Durante estos días de cuaresma, acompañemos a Jesús, con nuestra oración, en su vía dolorosa y en su muerte en la Cruz. No olvidemos que nosotros fuimos protagonistas de aquellos horrores, porque Jesús cargó con nuestros pecados con cada uno de ellos. Fuimos rescatados de las manos del demonio y de la muerte a gran precio,el de la Sangre de Cristo.
Santo Tomás de Aquino decía: "La Pasión de Cristo basta para servir de guía y modelo a toda nuestra vida". Al preguntarle a San Buenaventura de donde sacaba tan buena doctrina para sus obras, le contestó presentándole un Crucifijo, ennegrecido por los muchos besos que le había dado: "Este es el libro que me dicta todo lo que escribo; lo poco que sé aquí lo he aprendido".
Nos hace mucho bien contemplar la Pasión de Cristo: en nuestra oración personal, al leer los Santos Evangelios, en los misterios dolorosos del Santo Rosario, en el Vía Crucis... En ocasiones nos imaginamos a nosotros mismos presentes entre los espectadores que fueron testigos en esos momentos. También podemos intentar con la ayuda de la gracia, contemplar la Pasión como la vivió el mismo Cristo.

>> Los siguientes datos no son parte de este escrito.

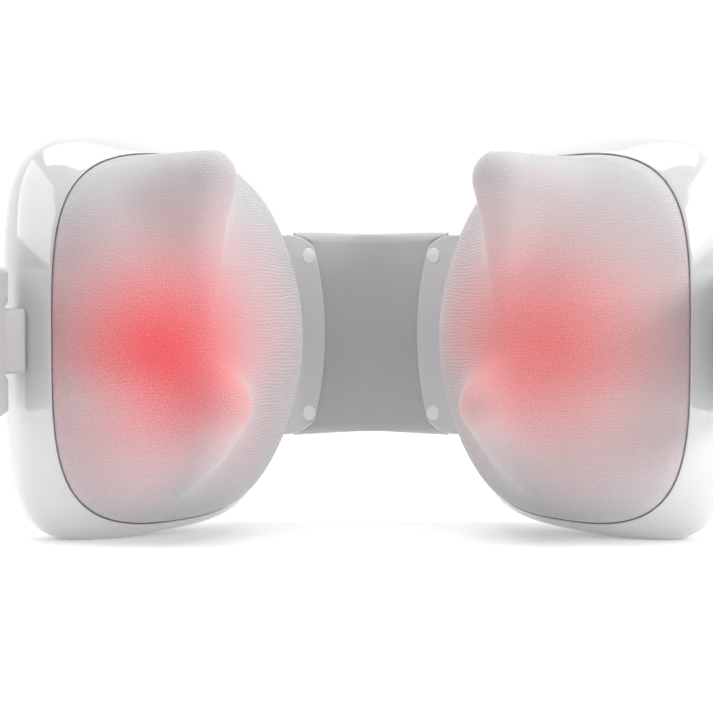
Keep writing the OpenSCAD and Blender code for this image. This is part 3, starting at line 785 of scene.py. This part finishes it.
def add_harness_half(name):
    """Half of the cable inside the band, which bends with it and runs on through the bracket into the pod."""
    cross = stadium(CABLE_R, CABLE_R * 1.0001, 24)
    stations = [(k / BAND_STEPS, 0) for k in range(BAND_STEPS + 1)]
    stations += [(1, CABLE_TAIL * k / TAIL_STEPS) for k in range(1, TAIL_STEPS + 1)]
    sections = [
        along_band(name, share, ahead, CABLE_OFFSET + cross[:, 0], cross[:, 1]) for share, ahead in stations
    ]
    add_band_piece(name, name + "_harness_half", sections, "cable_sheath", "band_harness")


def clamp_edge(z):
    """Where the plate's free end is at height z: bowed, with large round corners."""
    beyond = np.clip(np.abs(z) - (CLAMP_HALF - CLAMP_CORNER), 0, CLAMP_CORNER)
    rounded = CLAMP_X + CLAMP_CORNER - np.sqrt(CLAMP_CORNER ** 2 - beyond ** 2)
    bowed = CLAMP_X + CLAMP_END_R - np.sqrt(CLAMP_END_R ** 2 - z ** 2)
    return np.maximum(rounded, bowed)


def clamp_outline():
    """The plate's outline: its other end lies on the shell."""
    z = CLAMP_HALF * np.sin(np.linspace(-math.pi / 2, math.pi / 2, 73))
    far = CLAMP_HALF * (1 - np.arange(41) / 20)
    return np.r_[np.c_[clamp_edge(z), z], np.c_[np.full(len(far), CLAMP_FAR), far]][::-1]


def add_clamp(name):
    """The plate over the band's end, with the foot under it that leaves the slit, and its two screw caps."""
    points, faces = slab(clamp_outline(), CLAMP_Y - CLAMP_T, CLAMP_Y - CLAMP_SLIT, 0.5 * MM)
    overlap = 0.2 * MM
    foot, foot_faces = slab(
        inset(clamp_outline(), CLAMP_FOOT), CLAMP_Y - CLAMP_SLIT - overlap, CLAMP_Y, 0.1 * MM
    )
    faces = faces + [tuple(k + len(points) for k in face) for face in foot_faces]
    points = np.concatenate((points, foot))
    new_object(
        name + "_clamp", points, faces, "shell_gloss", POD[name], name + "_pod", [name + "_clamp_plate"]
    )
    for k, sign in enumerate((1, -1)):
        cap = stadium(CAP_HALF_W, CAP_HALF_H, 40) + (CLAMP_SCREW_X, sign * CLAMP_SCREW_Z)
        points, faces = slab(cap, CLAMP_Y - CLAMP_T - 0.5 * MM, CLAMP_Y, 0.4 * MM, 4, dome=0.3 * MM)
        new_object(
            f"{name}_screw_cap_{k}", points, faces, "rim_white", POD[name], name + "_pod",
            [name + "_clamp_screws"],
        )


# ---------- arms ----------


def arm_outline():
    """The arm's outline from the side, in y and z: a round tip in front, and a notch for the knuckle."""
    back, notch, corner = LUG_R, -(KNUCKLE_R + 1.5 * MM), 2.2 * MM
    half, gap = ARM_H / 2, KNUCKLE_HALF + 0.5 * MM
    points = []

    def fillet(x, z, radius, start, sweep, steps=6):
        for k in range(steps + 1):
            a = math.radians(start + sweep * k / steps)
            points.append((x + radius * math.cos(a), z + radius * math.sin(a)))

    def run(x0, z0, x1, z1, steps):
        for k in range(1, steps):
            points.append((x0 + (x1 - x0) * k / steps, z0 + (z1 - z0) * k / steps))

    tip = -ARM_LEN + half
    fillet(back - corner, -half + corner, corner, 270, 90)
    fillet(back - corner, -gap - corner, corner, 0, 90)
    run(back - corner, -gap, notch + corner, -gap, 4)
    fillet(notch + corner, -gap + corner, corner, 270, -90)
    run(notch, -gap + corner, notch, gap - corner, 10)
    fillet(notch + corner, gap - corner, corner, 180, -90)
    run(notch + corner, gap, back - corner, gap, 4)
    fillet(back - corner, gap + corner, corner, 270, 90)
    fillet(back - corner, half - corner, corner, 0, 90)
    run(back - corner, half, tip, half, 30)
    fillet(tip, 0, half, 90, 180, 48)
    run(tip, -half, back - corner, -half, 30)
    return np.array(points)


def match_ring(outer, inner_centre, half_w, half_len):
    """A point on the slot's stadium for each point of the outer outline, at the same share of the way round.
    Both start in the same direction from the slot's centre."""
    shape = stadium(half_w, half_len, 400)[:, ::-1] + inner_centre
    closed = np.r_[shape, shape[:1]]
    angle = np.unwrap(np.arctan2(closed[:, 1] - inner_centre[1], closed[:, 0] - inner_centre[0]))
    length = np.r_[0, np.cumsum(np.linalg.norm(np.diff(closed, axis=0), axis=1))]
    share = length / length[-1]
    outer_length = np.r_[0, np.cumsum(np.linalg.norm(np.diff(outer, axis=0), axis=1))]
    total = outer_length[-1] + np.linalg.norm(outer[0] - outer[-1])
    direction = np.arctan2(outer[0, 1] - inner_centre[1], outer[0, 0] - inner_centre[0])
    start = np.interp(direction % (2 * np.pi), *sort_turn(angle, share))
    forward = 1 if angle[-1] > angle[0] else -1
    stops = (start + forward * outer_length / total) % 1
    return np.c_[np.interp(stops, share, closed[:, 0]), np.interp(stops, share, closed[:, 1])]


def sort_turn(angle, share):
    """Angles within one turn in rising order, with the share that goes with each."""
    turn = angle % (2 * np.pi)
    order = np.argsort(turn)
    return turn[order], share[order]


def bow(points):
    """Bends points of the arm's flat shape inwards to the arm's bow. Points are depth, height and
    thickness."""
    depth, z, thickness = points[:, 0], points[:, 1], points[:, 2]
    a = np.maximum(-depth, 0) / ARM_BOW_R
    radius = ARM_BOW_R + thickness
    x = LUG_R - ARM_BOW_R + radius * np.cos(a)
    y = np.where(depth > 0, depth, -radius * np.sin(a))
    return np.c_[x, y, z]


def add_arm(name):
    """The arm's skin: its rounded outer edge, a flat face and the slot's edge, and then the same mirrored."""
    edge = arm_outline()
    slot_centre = np.array((-SLOT_NEAR - SLOT_LEN / 2, 0.0))
    hole = match_ring(edge, slot_centre, SLOT_R, SLOT_LEN / 2)
    lug_length = 9 * MM
    near_hinge = np.clip((edge[:, 0] + lug_length) / lug_length, 0, 1)
    edge_round = 2.2 * MM + (ARM_T / 2 - 2.3 * MM) * near_hinge
    steps, face_steps = 6, 12
    half = ARM_T / 2
    outer_in = inset(edge, edge_round)
    inner_out = inset(hole, -SLOT_ROUND)
    rows = []
    for k in range(steps + 1):
        a = math.pi / 2 * k / steps
        rows.append(np.c_[inset(edge, edge_round * (1 - np.cos(a))), half - edge_round * (1 - np.sin(a))])
    for k in range(1, face_steps):
        t = k / face_steps
        t = t * t * (3 - 2 * t)
        rows.append(np.c_[outer_in * (1 - t) + inner_out * t, np.full(len(edge), half)])
    for k in range(steps + 1):
        a = math.pi / 2 * (1 - k / steps)
        rows.append(np.c_[
            inset(hole, -SLOT_ROUND * (1 - math.cos(a))),
            np.full(len(hole), half - SLOT_ROUND * (1 - math.sin(a))),
        ])
    rows += [row * (1, 1, -1) for row in reversed(rows)]
    bent = np.concatenate([bow(row - (0, 0, half)) for row in rows])
    faces = grid_faces(len(rows), len(edge), wrap_rows=True)
    new_object(
        name + "_arm_body", bent, faces, "arm_satin", ARM[name], name + "_arm", [name + "_arm"], angle=50
    )
    add_grip(name, slot_centre)


def add_grip(name, slot_centre):
    """Soft lining of the finger slot, standing a little proud of both faces."""
    around = 96
    half, proud = ARM_T / 2, 0.6 * MM
    rows = []
    for a in np.linspace(0, 2 * np.pi, 24, endpoint=False):
        cos, sin = math.cos(a), math.sin(a)
        squared_cos = math.copysign(abs(cos) ** 0.5, cos)
        squared_sin = math.copysign(abs(sin) ** 0.5, sin)
        gap = SLOT_ROUND - 1.25 * MM * squared_cos
        shape = stadium(SLOT_R - gap, SLOT_LEN / 2 - gap, around)[:, ::-1] + slot_centre
        rows.append(np.c_[shape, np.full(around, -half + (half + proud) * squared_sin)])
    bent = np.concatenate([bow(row) for row in rows])
    faces = grid_faces(len(rows), around, wrap_rows=True)
    new_object(
        name + "_grip", bent, faces, "grip_rubber", ARM[name], name + "_arm", [name + "_finger_grip"]
    )


def add_knuckle(name):
    """The tab on the shell that the arm turns on: round at the pin, and rounded where it meets the shell."""
    corner, root = 1.8 * MM, 61.6 * MM
    shape = []
    for k in range(15):
        a = math.radians(90 - 180 * k / 14)
        shape.append((HINGE_X + KNUCKLE_R * math.cos(a), HINGE_Y + KNUCKLE_R * math.sin(a)))
    shape += [(HINGE_X + (root + corner - HINGE_X) * k / 6, HINGE_Y - KNUCKLE_R) for k in range(1, 6)]
    for k in range(7):
        a = math.radians(270 - 90 * k / 6)
        shape.append((
            root + corner + corner * math.cos(a),
            HINGE_Y - KNUCKLE_R + corner + corner * math.sin(a),
        ))
    shape += [(root - 0.4 * MM * k, HINGE_Y - KNUCKLE_R + corner + 1.0 * MM * k) for k in range(1, 5)]
    shape += [(root - 2 * MM + (HINGE_X - root) * k / 6, HINGE_Y + KNUCKLE_R) for k in range(0, 7)]
    points, faces = slab(np.array(shape)[::-1], -KNUCKLE_HALF, KNUCKLE_HALF, 1.5 * MM)
    points = np.c_[points[:, 0], points[:, 2], points[:, 1]]
    faces = [tuple(reversed(face)) for face in faces]
    new_object(
        name + "_knuckle", points, faces, "arm_satin", POD[name], name + "_pod", [name + "_hinge_knuckle"]
    )


# ---------- keys ----------


def add_controls():
    """The bezel and its three keys, on the back of the right pod."""
    turned = Matrix.Translation((0, SHELL_DEPTH + BEZEL_PROUD, 0)) @ Matrix.Diagonal((1, -1, 1, 1))
    place = POD["right"] @ turned
    points, faces = slab(stadium(BEZEL_W, BEZEL_H, 96), 0, 4 * MM, 0.7 * MM)
    new_object("bezel", points, faces, "bezel_grey", place, "right_pod", ["control_bezel"])
    for row, key in ((1, "power"), (0, "heat"), (-1, "speed")):
        shape = stadium(BUTTON_R, BUTTON_R * 1.0001, 64) + (0, row * BUTTON_PITCH)
        points, faces = slab(shape, -1.1 * MM, 3 * MM, 0.6 * MM, dome=-0.5 * MM)
        new_object(key + "_cap", points, faces, "key_white", place, key + "_key", [key + "_button"])


# ---------- everything ----------

MATERIAL = {
    "shell_gloss": plastic("shell_gloss", (0.60, 0.60, 0.615), 0.16, 0.5, 0.0015, coat=1.0, variation=0.01),
    "rim_white": plastic("rim_white", (0.76, 0.76, 0.765), 0.25, 0.3, 0.002, coat=0.3, variation=0.01),
    "chassis_plastic": plastic("chassis_plastic", (0.55, 0.55, 0.54), 0.5, 0.35, 0.02),
    "gear_nylon": plastic("gear_nylon", (0.82, 0.79, 0.68), 0.4, 0.3, 0.01, scatter=0.2),
    "yoke_plastic": plastic("yoke_plastic", (0.45, 0.45, 0.46), 0.5, 0.35, 0.02),
    "head_plastic": plastic("head_plastic", (0.76, 0.72, 0.68), 0.45, 0.4, 0.01, scatter=0.1),
    "arm_satin": plastic("arm_satin", (0.47, 0.465, 0.46), 0.36, 0.22, 0.006),
    "grip_rubber": plastic("grip_rubber", (0.33, 0.33, 0.34), 0.6, 0.3, 0.02),
    "band_silicone": plastic("band_silicone", (0.46, 0.46, 0.475), 0.38, 0.25, 0.006, scatter=0.05),
    "cable_sheath": plastic("cable_sheath", (0.05, 0.05, 0.055), 0.5, 0.3, 0.01),
    "cell_wrap": plastic("cell_wrap", (0.05, 0.13, 0.42), 0.3, 0.5, 0.004, coat=0.3),
    "bezel_grey": plastic("bezel_grey", (0.62, 0.62, 0.62), 0.4, 0.22, 0.008),
    "key_white": plastic("key_white", (0.82, 0.82, 0.82), 0.35, 0.25, 0.006),
    "screw_steel": metal("screw_steel", (0.55, 0.55, 0.57), 0.32),
    "motor_steel": metal("motor_steel", (0.30, 0.31, 0.33), 0.38),
    "shaft_steel": metal("shaft_steel", (0.66, 0.66, 0.68), 0.22),
    "pinion_brass": metal("pinion_brass", (0.78, 0.56, 0.22), 0.3),
    "bush_bronze": metal("bush_bronze", (0.55, 0.34, 0.18), 0.42),
    "circuit_board": circuit_board("circuit_board"),
    "lamp_red": lamp_diffuser("lamp_red"),
}

GLOW_POWER = 0.15
GLOW = {  # where the painted glow of the lamps sits on each knit, and its painted colours there
    "left": {"centre": (25, -3), "radii": (55, 50), "painted_glow_warm": (0.74, 0.40, 0.41), "painted_glow_core": (0.74, 0.09, 0.10)},
    "right": {"centre": (9, -1), "radii": (66, 50), "painted_glow_warm": (0.72, 0.46, 0.46), "painted_glow_core": (0.74, 0.20, 0.20)},
}
for side in SIDES:
    MATERIAL[side + "_knit"] = knit(side + "_knit", glow=GLOW_POWER, **GLOW[side])

for entry in frame["record"]["subparts"]:
    cad = frame["nodes"][entry["node"]]
    chosen = MATERIAL.get(entry["material_slot"])
    if chosen:
        cad.data.materials.clear()
        cad.data.materials.append(chosen)

add_camera()
add_stage()
for side in SIDES:
    add_shell(side)
    add_rim(side)
    add_knit(side)
    add_band_half(side)
    add_harness_half(side)
    add_clamp(side)
    add_arm(side)
    add_knuckle(side)
add_controls()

Parece imposible, y siempre será una visión muy empobrecida de la realidad, pero para nosotros puede llegar a ser una oración de extraordinaria riqueza. Dice San León Magno que "el que quiera de verdad venerar la pasión del Señor debe contemplar de tal manera a Jesús crucificado con los ojos del alma, que reconozca su propia carne en la carne de Jesús".

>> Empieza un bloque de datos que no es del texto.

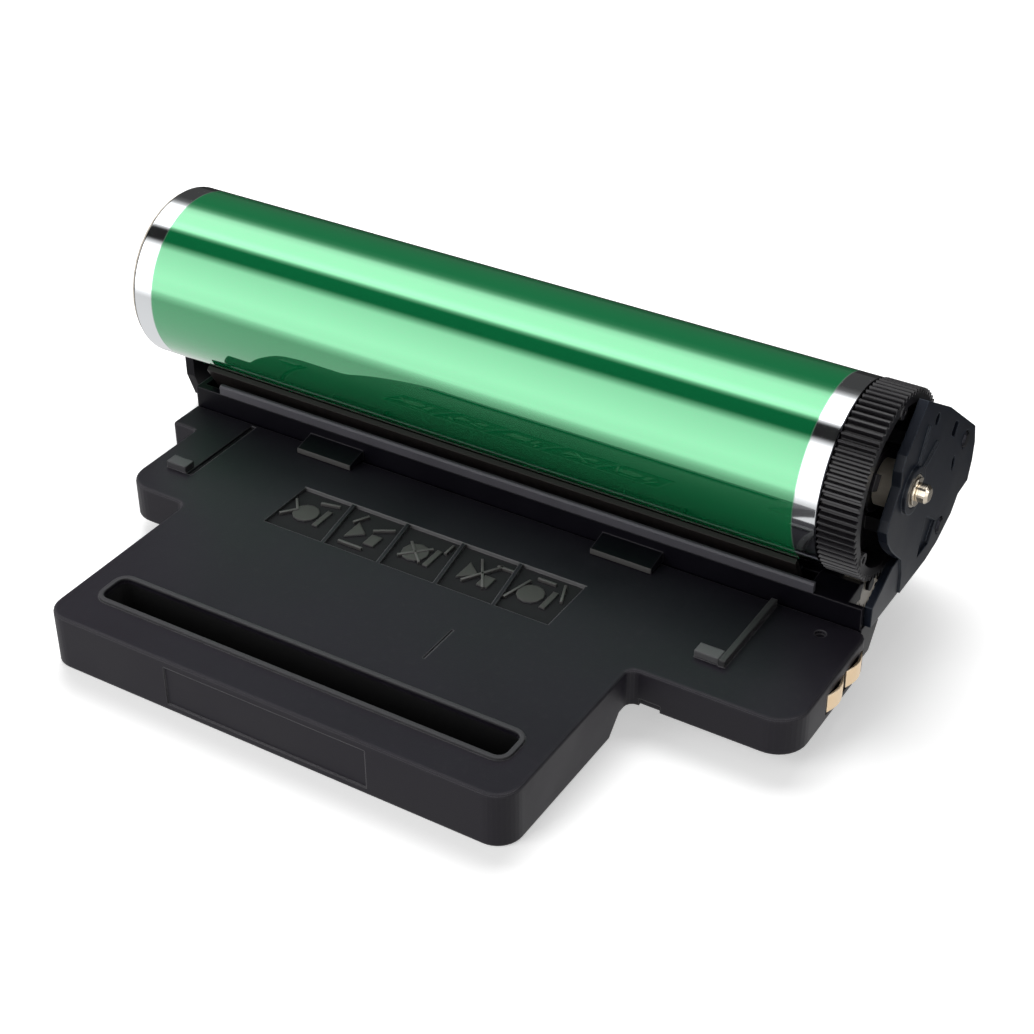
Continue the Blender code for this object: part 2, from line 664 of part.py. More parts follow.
def make_tray_base():
    bm = bmesh.new()
    add_prism(bm, tray_outline(TRAY_WALL + GAP), "Z", -PAST, TRAY_TOP)
    base = solid("tray_base", bm, CHARCOAL)

    bm = bmesh.new()
    front = TRAY_FRONT - PAST
    back = TRAY_REAR + PAST
    slope = EAR_BOTTOM
    turn = BASE_THICKNESS * STEP_TURN
    side = [
        (front, 0.0),
        (STEP_BACK - slope, 0.0),
        (STEP_BACK, EAR_BOTTOM),
        (back, EAR_BOTTOM),
        (back, EAR_BOTTOM + BASE_THICKNESS),
        (STEP_BACK - turn, EAR_BOTTOM + BASE_THICKNESS),
        (STEP_BACK - slope - turn, BASE_THICKNESS),
        (front, BASE_THICKNESS),
    ]
    add_prism(bm, side, "X", WING_LEFT - PAST, PLATE_OUTER + PAST)
    combine(base, bm, "INTERSECT")

    bm = bmesh.new()
    for i in range(BAFFLES):
        x = HANDLE_CENTRE + (i - (BAFFLES - 1) / 2) * BAFFLE_PITCH
        add_box(bm, (x - BAFFLE_WALL / 2, SLOT_Y + SLOT_WIDTH / 2 + BAFFLE_SETBACK, BASE_THICKNESS / 2),
                (x + BAFFLE_WALL / 2, STEP_BACK - slope - BAFFLE_WALL, TRAY_TOP - TRAY_WALL - GAP))
    combine(base, bm, "UNION")

    bm = bmesh.new()
    for x, y, z in TRAY_SCREWS:
        add_prism(bm, ring_of(x, y, SCREW_RADIUS + GAP, 12), "Z", z - PAST, z + BASE_THICKNESS + PAST)
        add_prism(bm, ring_of(x, y, SCREW_HEAD_RADIUS + GAP, 16), "Z", z - PAST, z + SCREW_HEAD + GAP)
    combine(base, bm, "DIFFERENCE")

    for i, (x, y, z) in enumerate(TRAY_SCREWS):
        bm = bmesh.new()
        add_prism(bm, ring_of(x, y, SCREW_HEAD_RADIUS, 16), "Z", z + HEAD_SUNK, z + SCREW_HEAD)
        screw = solid(f"tray_screw_{i + 1}", bm, STEEL)
        bm = bmesh.new()
        add_prism(bm, ring_of(x, y, SCREW_RADIUS, 12), "Z", z + SCREW_HEAD / 2, z + SCREW_LENGTH)
        combine(screw, bm, "UNION")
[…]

La meditación de la Pasión de Cristo nos consigue innumerables frutos. En primer lugar nos ayuda a tener una aversión grande a todo pecado, pues Él fue traspasado por nuestras iniquidades y molido por nuestros pecados. Los padecimientos nos animan a huir de todo lo que pueda significar aburguesamiento y pereza; avivan nuestro amor y alejan la tibieza. Hacen nuestra alma mortificada, guardando mejor los sentidos. Y si alguna vez, el Señor permite el dolor, nos será de gran ayuda y alivio considerar los dolores de Cristo en su Pasión.